GOAL OF THE EXERCISE = Each line of the material must be returned exactly.

------

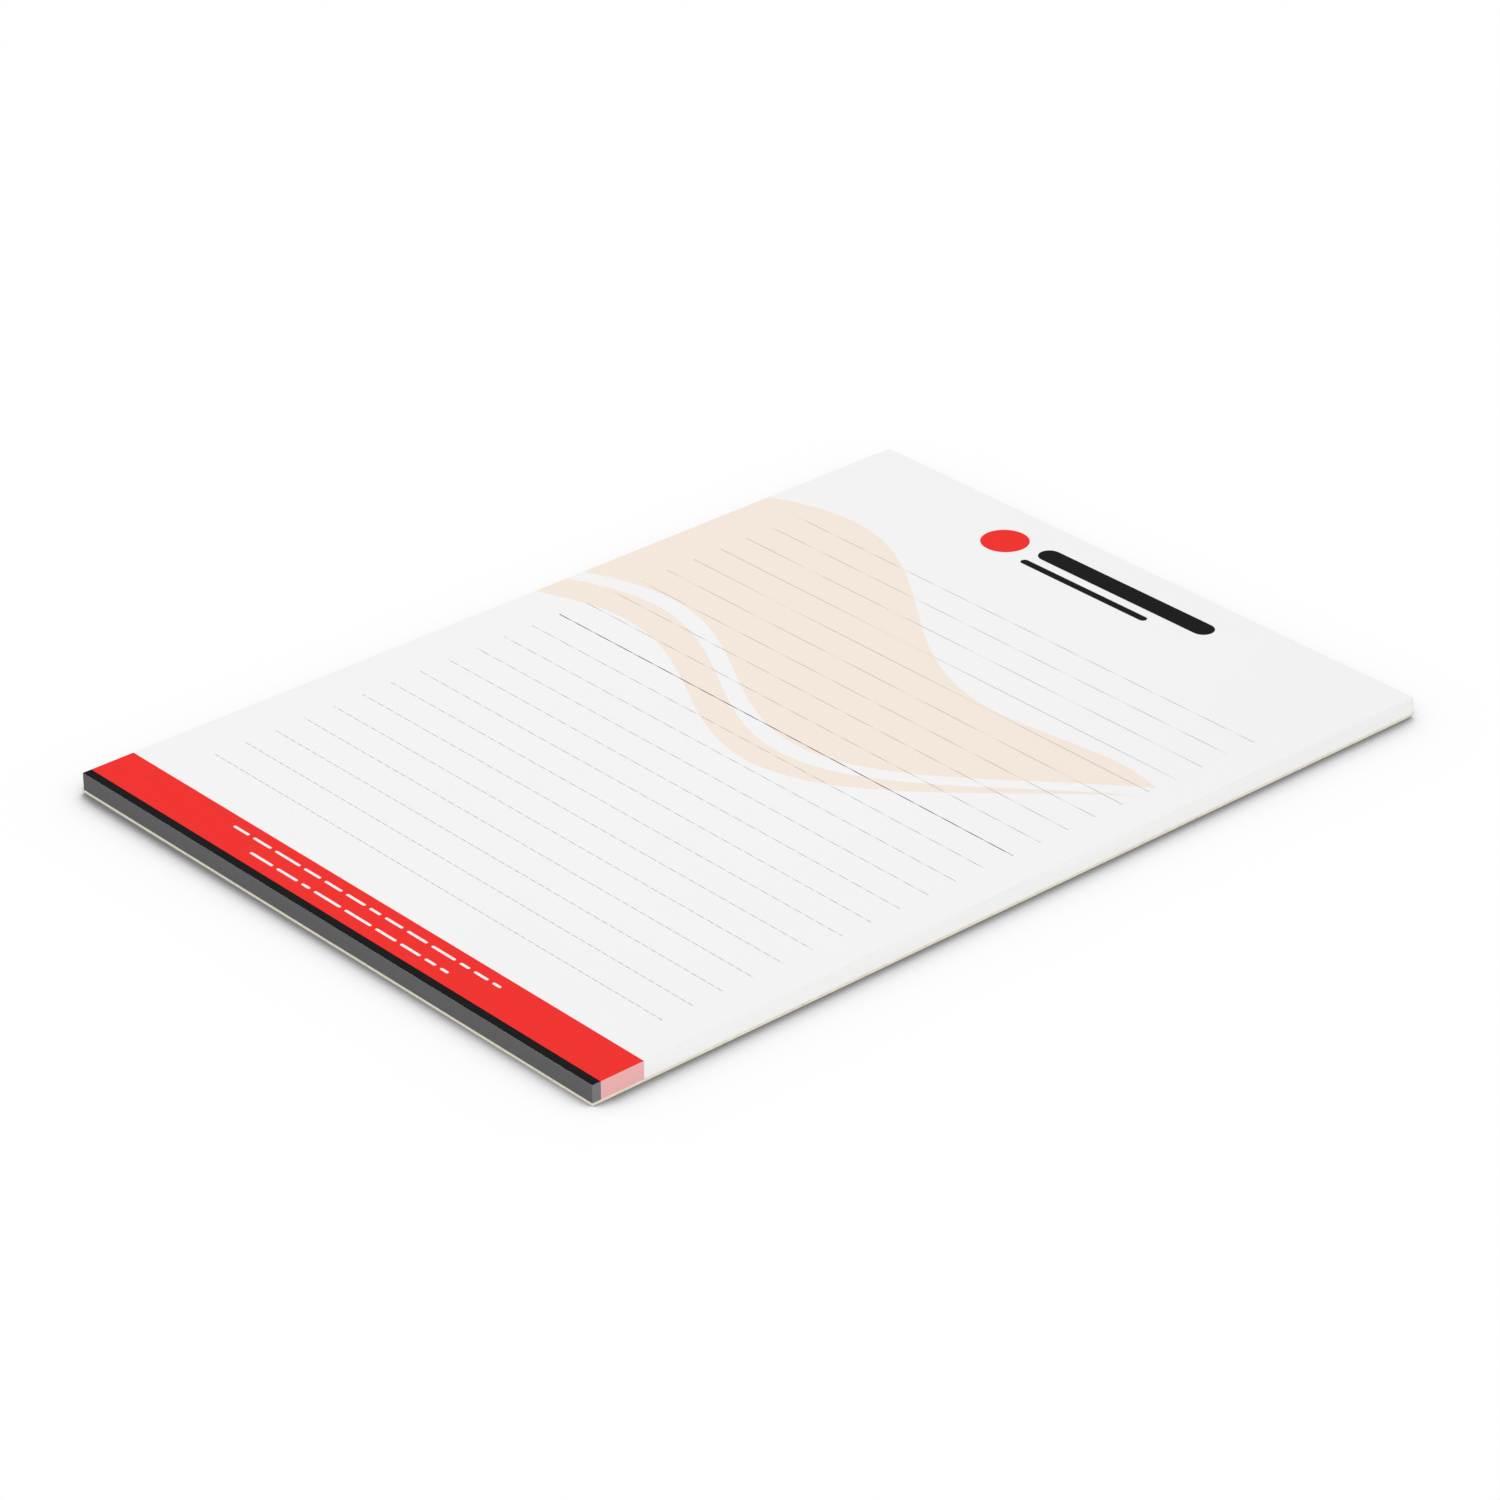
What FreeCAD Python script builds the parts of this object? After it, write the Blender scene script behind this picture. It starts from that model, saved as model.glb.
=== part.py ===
import FreeCAD, Part
import os

# A glued writing pad lying face up, in millimetres.
# The origin is on the surface it lies on, under the middle of its outline.
# +X is the reader's right, +Y runs from the foot of the page to its head, +Z is up.

# Page size, the same for the leaves and the board
PAGE_WIDTH = 210.0
PAGE_LENGTH = 297.0

# Stack of leaves
LEAF_COUNT = 50
LEAF_THICKNESS = 0.104

# Trimmed edge of a leaf: flat in the middle, eased towards the leaf above and the one below,
# so that a fine groove runs between each two leaves
GROOVE_DEPTH = 0.03
GROOVE_MOUTH = 0.04

# Backing board, with its lower edges worn round
BOARD_THICKNESS = 0.9
BOARD_EDGE_RADIUS = 0.15

# Film of padding glue on the head: full along its middle, thinning down a slope to its upper and
# lower edge, and trimmed flush with the sides of the pad
GLUE_THICKNESS = 0.35
GLUE_EDGE = 0.12
GLUE_SLOPE = 1.2
GLUE_MARGIN = 0.1
GLUE_EDGE_RADIUS = 0.05
GLUE_CREST_RADIUS = 2.0

# Two places nearer than this are the same place
SAME_PLACE = 0.001

# Places that follow from the sizes
STACK_HEIGHT = LEAF_COUNT * LEAF_THICKNESS
PAD_HEIGHT = BOARD_THICKNESS + STACK_HEIGHT
FOOT_Y = -(PAGE_LENGTH + GLUE_THICKNESS) / 2
HEAD_Y = FOOT_Y + PAGE_LENGTH
SIDE_X = PAGE_WIDTH / 2


def page_outline(inset, height):
    """Closed outline of a page at a height. The foot and the two sides are drawn in by the inset;
    the head is not, because there the leaves are knocked up flush for the glue."""
    left = -SIDE_X + inset
    right = SIDE_X - inset
    foot = FOOT_Y + inset
    corners = [(left, foot), (right, foot), (right, HEAD_Y), (left, HEAD_Y)]
    points = [FreeCAD.Vector(x, y, height) for x, y in corners]
    return Part.makePolygon(points + points[:1])


def leaf_block():
    """All leaves as one solid: a ruled loft up the stack, in and out of the groove below each leaf."""
    half_mouth = GROOVE_MOUTH / 2
    outlines = []
    for leaf in range(LEAF_COUNT):
        underside = BOARD_THICKNESS + leaf * LEAF_THICKNESS
        topside = underside + LEAF_THICKNESS
        outlines.append(page_outline(GROOVE_DEPTH, underside))
        outlines.append(page_outline(0, underside + half_mouth))
        outlines.append(page_outline(0, topside - half_mouth))
    outlines.append(page_outline(GROOVE_DEPTH, PAD_HEIGHT))
    return Part.makeLoft(outlines, True, True)


def backing_board():
    """Stiff board under the leaves, cut to the same outline, with a small radius round its underside."""
    slab = Part.Face(page_outline(0, 0)).extrude(FreeCAD.Vector(0, 0, BOARD_THICKNESS))
    lower_edges = [edge for edge in slab.Edges if edge.BoundBox.ZMax < BOARD_THICKNESS / 2]
    return slab.makeFillet(BOARD_EDGE_RADIUS, lower_edges)


def long_edges(film, depth):
    """Edges of the film that run across the pad at a given depth out from the head."""
    across = [edge for edge in film.Edges if edge.BoundBox.XLength > PAGE_WIDTH / 2]
    return [edge for edge in across if abs(edge.BoundBox.YMin - HEAD_Y - depth) < SAME_PLACE]


def glue_film():
    """Film that holds the leaves and the board together at the head, across the whole width.
    It lies flat on the edges of the leaves, and its outer corners are rounded off."""
    bottom = BOARD_EDGE_RADIUS + GLUE_MARGIN
    top = PAD_HEIGHT - GLUE_MARGIN
    section = [
        (0, bottom),
        (GLUE_EDGE, bottom),
        (GLUE_THICKNESS, bottom + GLUE_SLOPE),
        (GLUE_THICKNESS, top - GLUE_SLOPE),
        (GLUE_EDGE, top),
        (0, top),
    ]
    points = [FreeCAD.Vector(-SIDE_X, HEAD_Y + depth, height) for depth, height in section]
    outline = Part.makePolygon(points + points[:1])
    film = Part.Face(outline).extrude(FreeCAD.Vector(PAGE_WIDTH, 0, 0))
    film = film.makeFillet(GLUE_CREST_RADIUS, long_edges(film, GLUE_THICKNESS))
    return film.makeFillet(GLUE_EDGE_RADIUS, long_edges(film, GLUE_EDGE))


def main():
    os.makedirs("parts", exist_ok=True)
    pieces = {
        "leaf_block": leaf_block(),
        "backing_board": backing_board(),
        "glue_film": glue_film(),
    }
    for node, shape in pieces.items():
        if not shape.isValid() or len(shape.Solids) != 1:
            raise ValueError(f"{node} is not one valid solid")
        shape.exportStep(f"parts/{node}.step")
        print(node, "volume", round(shape.Volume, 2), "mm3, faces", len(shape.Faces))


main()
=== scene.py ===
"""The look of a glued A4 writing pad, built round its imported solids.

The pad lies face up. +X is the reader's right, +Y runs from the foot of the page to its glued
head and +Z is up. Everything is in metres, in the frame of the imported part.
"""

import logging
import math
import random
from collections.abc import Callable, Sequence
from dataclasses import dataclass, field
from enum import Enum

import bmesh
import bpy
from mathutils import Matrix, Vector, noise

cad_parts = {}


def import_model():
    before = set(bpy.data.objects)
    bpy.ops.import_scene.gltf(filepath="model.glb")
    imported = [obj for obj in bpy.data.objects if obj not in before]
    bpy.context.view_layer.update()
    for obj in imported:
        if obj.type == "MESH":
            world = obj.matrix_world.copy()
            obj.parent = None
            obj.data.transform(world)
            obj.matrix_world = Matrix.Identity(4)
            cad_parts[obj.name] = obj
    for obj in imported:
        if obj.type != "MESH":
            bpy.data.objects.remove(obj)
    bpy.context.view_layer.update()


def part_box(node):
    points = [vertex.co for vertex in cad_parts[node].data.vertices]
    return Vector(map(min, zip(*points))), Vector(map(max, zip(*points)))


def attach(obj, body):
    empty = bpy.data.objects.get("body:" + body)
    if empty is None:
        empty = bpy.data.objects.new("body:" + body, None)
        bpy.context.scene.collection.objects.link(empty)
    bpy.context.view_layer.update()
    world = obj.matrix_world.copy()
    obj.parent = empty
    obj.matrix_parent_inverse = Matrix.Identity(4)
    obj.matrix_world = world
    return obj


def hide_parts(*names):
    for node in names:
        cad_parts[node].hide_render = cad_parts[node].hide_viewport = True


log = logging.getLogger("writing_pad")

MM = 0.001
BODY = "root"

# How a screen's channel turns into linear light
CHANNEL_TOP = 255
SCREEN_TOE = 0.04045
SCREEN_TOE_SLOPE = 12.92
SCREEN_OFFSET = 0.055
SCREEN_POWER = 2.4

# Where a noise's shades begin and end, how far apart the sides lie in the noise,
# and the share of a step within which two stations are too close
GRAIN_SPAN = (0.3, 0.7)
SIDE_SPACING = 10.0
CROWDED = 0.25

# A point is a place on the page, and a pair is two values that belong together
Point = tuple[float, float]
Pair = tuple[float, float]
Triple = tuple[float, float, float]
Rgba = tuple[float, float, float, float]
Socket = bpy.types.NodeSocket
Vert = bmesh.types.BMVert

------

THE RESULT =
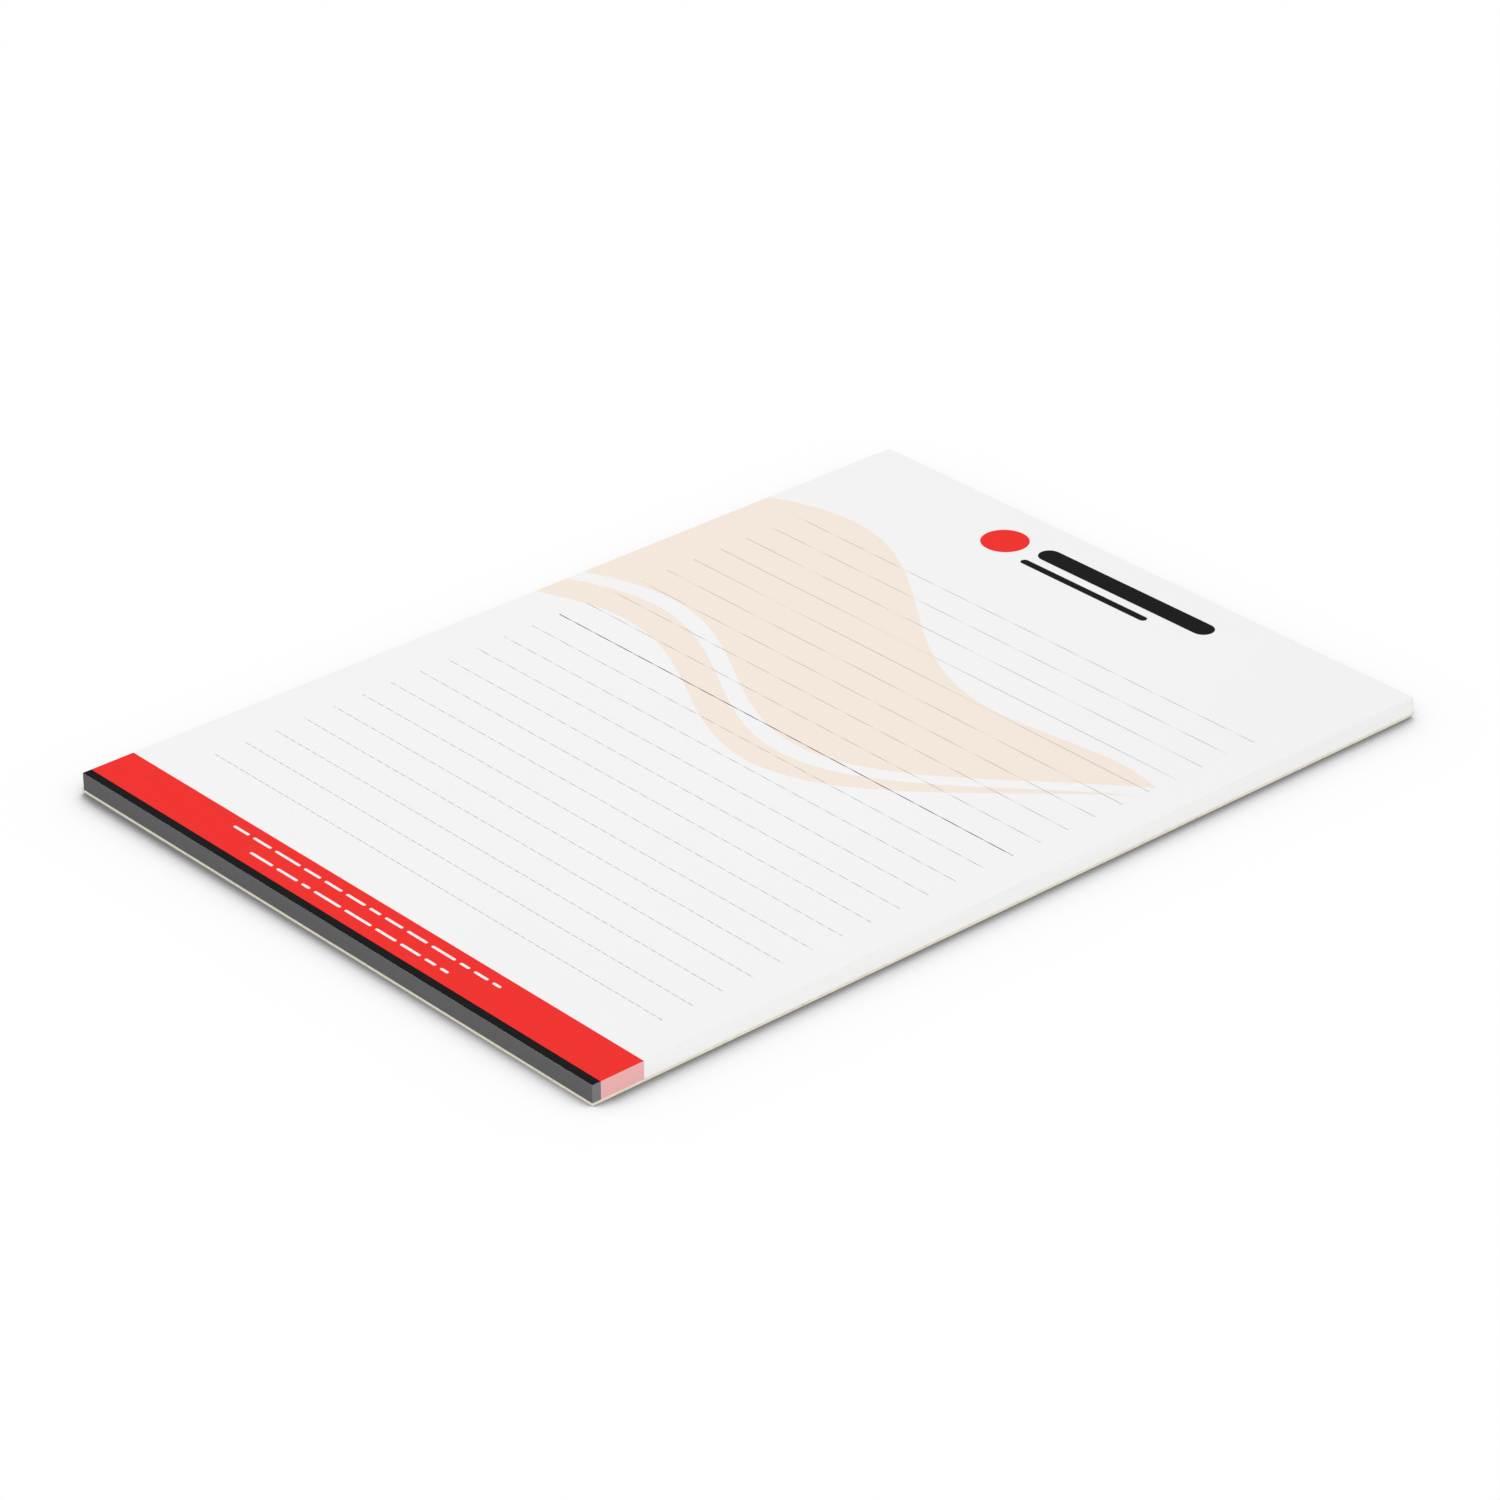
What FreeCAD Python script builds the parts of this object? After it, write the Blender scene script behind this picture. It starts from that model, saved as model.glb.
=== part.py ===
import FreeCAD, Part
import os

# A glued writing pad lying face up, in millimetres.
# The origin is on the surface it lies on, under the middle of its outline.
# +X is the reader's right, +Y runs from the foot of the page to its head, +Z is up.

# Page size, the same for the leaves and the board
PAGE_WIDTH = 210.0
PAGE_LENGTH = 297.0

# Stack of leaves
LEAF_COUNT = 50
LEAF_THICKNESS = 0.104

# Trimmed edge of a leaf: flat in the middle, eased towards the leaf above and the one below,
# so that a fine groove runs between each two leaves
GROOVE_DEPTH = 0.03
GROOVE_MOUTH = 0.04

# Backing board, with its lower edges worn round
BOARD_THICKNESS = 0.9
BOARD_EDGE_RADIUS = 0.15

# Film of padding glue on the head: full along its middle, thinning down a slope to its upper and
# lower edge, and trimmed flush with the sides of the pad
GLUE_THICKNESS = 0.35
GLUE_EDGE = 0.12
GLUE_SLOPE = 1.2
GLUE_MARGIN = 0.1
GLUE_EDGE_RADIUS = 0.05
GLUE_CREST_RADIUS = 2.0

# Two places nearer than this are the same place
SAME_PLACE = 0.001

# Places that follow from the sizes
STACK_HEIGHT = LEAF_COUNT * LEAF_THICKNESS
PAD_HEIGHT = BOARD_THICKNESS + STACK_HEIGHT
FOOT_Y = -(PAGE_LENGTH + GLUE_THICKNESS) / 2
HEAD_Y = FOOT_Y + PAGE_LENGTH
SIDE_X = PAGE_WIDTH / 2


def page_outline(inset, height):
    """Closed outline of a page at a height. The foot and the two sides are drawn in by the inset;
    the head is not, because there the leaves are knocked up flush for the glue."""
    left = -SIDE_X + inset
    right = SIDE_X - inset
    foot = FOOT_Y + inset
    corners = [(left, foot), (right, foot), (right, HEAD_Y), (left, HEAD_Y)]
    points = [FreeCAD.Vector(x, y, height) for x, y in corners]
    return Part.makePolygon(points + points[:1])


def leaf_block():
    """All leaves as one solid: a ruled loft up the stack, in and out of the groove below each leaf."""
    half_mouth = GROOVE_MOUTH / 2
    outlines = []
    for leaf in range(LEAF_COUNT):
        underside = BOARD_THICKNESS + leaf * LEAF_THICKNESS
        topside = underside + LEAF_THICKNESS
        outlines.append(page_outline(GROOVE_DEPTH, underside))
        outlines.append(page_outline(0, underside + half_mouth))
        outlines.append(page_outline(0, topside - half_mouth))
    outlines.append(page_outline(GROOVE_DEPTH, PAD_HEIGHT))
    return Part.makeLoft(outlines, True, True)


def backing_board():
    """Stiff board under the leaves, cut to the same outline, with a small radius round its underside."""
    slab = Part.Face(page_outline(0, 0)).extrude(FreeCAD.Vector(0, 0, BOARD_THICKNESS))
    lower_edges = [edge for edge in slab.Edges if edge.BoundBox.ZMax < BOARD_THICKNESS / 2]
    return slab.makeFillet(BOARD_EDGE_RADIUS, lower_edges)


def long_edges(film, depth):
    """Edges of the film that run across the pad at a given depth out from the head."""
    across = [edge for edge in film.Edges if edge.BoundBox.XLength > PAGE_WIDTH / 2]
    return [edge for edge in across if abs(edge.BoundBox.YMin - HEAD_Y - depth) < SAME_PLACE]


def glue_film():
    """Film that holds the leaves and the board together at the head, across the whole width.
    It lies flat on the edges of the leaves, and its outer corners are rounded off."""
    bottom = BOARD_EDGE_RADIUS + GLUE_MARGIN
    top = PAD_HEIGHT - GLUE_MARGIN
    section = [
        (0, bottom),
        (GLUE_EDGE, bottom),
        (GLUE_THICKNESS, bottom + GLUE_SLOPE),
        (GLUE_THICKNESS, top - GLUE_SLOPE),
        (GLUE_EDGE, top),
        (0, top),
    ]
    points = [FreeCAD.Vector(-SIDE_X, HEAD_Y + depth, height) for depth, height in section]
    outline = Part.makePolygon(points + points[:1])
    film = Part.Face(outline).extrude(FreeCAD.Vector(PAGE_WIDTH, 0, 0))
    film = film.makeFillet(GLUE_CREST_RADIUS, long_edges(film, GLUE_THICKNESS))
    return film.makeFillet(GLUE_EDGE_RADIUS, long_edges(film, GLUE_EDGE))


def main():
    os.makedirs("parts", exist_ok=True)
    pieces = {
        "leaf_block": leaf_block(),
        "backing_board": backing_board(),
        "glue_film": glue_film(),
    }
    for node, shape in pieces.items():
        if not shape.isValid() or len(shape.Solids) != 1:
            raise ValueError(f"{node} is not one valid solid")
        shape.exportStep(f"parts/{node}.step")
        print(node, "volume", round(shape.Volume, 2), "mm3, faces", len(shape.Faces))


main()
=== scene.py ===
"""The look of a glued A4 writing pad, built round its imported solids.

The pad lies face up. +X is the reader's right, +Y runs from the foot of the page to its glued
head and +Z is up. Everything is in metres, in the frame of the imported part.
"""

import logging
import math
import random
from collections.abc import Callable, Sequence
from dataclasses import dataclass, field
from enum import Enum

import bmesh
import bpy
from mathutils import Matrix, Vector, noise

cad_parts = {}


def import_model():
    before = set(bpy.data.objects)
    bpy.ops.import_scene.gltf(filepath="model.glb")
    imported = [obj for obj in bpy.data.objects if obj not in before]
    bpy.context.view_layer.update()
    for obj in imported:
        if obj.type == "MESH":
            world = obj.matrix_world.copy()
            obj.parent = None
            obj.data.transform(world)
            obj.matrix_world = Matrix.Identity(4)
            cad_parts[obj.name] = obj
    for obj in imported:
        if obj.type != "MESH":
            bpy.data.objects.remove(obj)
    bpy.context.view_layer.update()


def part_box(node):
    points = [vertex.co for vertex in cad_parts[node].data.vertices]
    return Vector(map(min, zip(*points))), Vector(map(max, zip(*points)))


def attach(obj, body):
    empty = bpy.data.objects.get("body:" + body)
    if empty is None:
        empty = bpy.data.objects.new("body:" + body, None)
        bpy.context.scene.collection.objects.link(empty)
    bpy.context.view_layer.update()
    world = obj.matrix_world.copy()
    obj.parent = empty
    obj.matrix_parent_inverse = Matrix.Identity(4)
    obj.matrix_world = world
    return obj


def hide_parts(*names):
    for node in names:
        cad_parts[node].hide_render = cad_parts[node].hide_viewport = True


log = logging.getLogger("writing_pad")

MM = 0.001
BODY = "root"

# How a screen's channel turns into linear light
CHANNEL_TOP = 255
SCREEN_TOE = 0.04045
SCREEN_TOE_SLOPE = 12.92
SCREEN_OFFSET = 0.055
SCREEN_POWER = 2.4

# Where a noise's shades begin and end, how far apart the sides lie in the noise,
# and the share of a step within which two stations are too close
GRAIN_SPAN = (0.3, 0.7)
SIDE_SPACING = 10.0
CROWDED = 0.25

# A point is a place on the page, and a pair is two values that belong together
Point = tuple[float, float]
Pair = tuple[float, float]
Triple = tuple[float, float, float]
Rgba = tuple[float, float, float, float]
Socket = bpy.types.NodeSocket
Vert = bmesh.types.BMVert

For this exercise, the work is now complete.